A more sustained downside in the US dollar could be seen when the Fed continues with rate hikes and speculators who have been long on the currency run for cover and sell it.

History shows that in the past rate cycles, the dollar has rallied only in the run-up to a rate hike. Once the first few rounds of hikes are done with, the dollar starts to plummet.

Chinese economic growth

China has been maintaining that it may now not resort to large stimulus measures as it did in 2008 to stimulate the economy.

However, with already six rate cuts since November 2014, the sagging manufacturing sector may see some respite now, thanks to the flow of cheaper credit.
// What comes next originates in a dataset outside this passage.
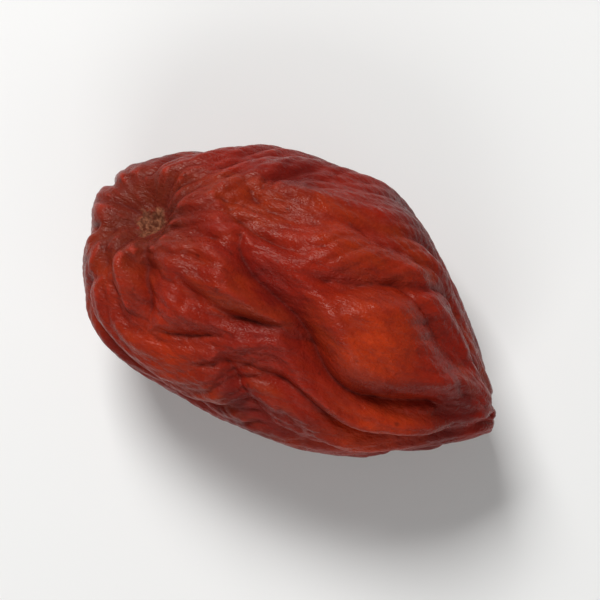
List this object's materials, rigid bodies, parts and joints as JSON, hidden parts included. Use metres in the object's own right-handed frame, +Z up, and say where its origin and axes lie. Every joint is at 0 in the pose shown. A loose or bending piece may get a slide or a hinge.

A McKinsey report says that China may build more infrastructure for intra-regional development in 2016. China’s ‘one belt, one road’ initiative that aims to connect Europe and Asian countries with itself through infrastructure and trade is to see a further push.

Also, given the easing of restrictions on home buying in 2015 by the Chinese government, demand for steel and other building materials may hold, if not increase, in double digits.

Markets expect a 6 per cent-plus growth from China in 2016. If the country does better, it will be viewed positively by commodity investors, but, if growth is slower, China may take the world down with it.

Crude behaviour

If some sanity returns to the oil market in 2016, it will be a big relief to the commodities market. Last year, as a reaction to the sharp price correction, the US cut its oil supply by around 1.5 lakh barrels a day over the previous year, but non-US supply reductions were not much, according to Goldman Sachs. OPEC’s output was at over 30 million barrels a day. In 2016, however, if the many small producers in West Asia close down due to financial difficulties, then sentiment will improve.

But with Iran returning to the export markets, if oil continues to record new lows, there will be more pain. Oil prices are in one way indicative of global economic health. If oil drifts down further from here, as seen during earlier bear markets, prices of other commodities too will slip.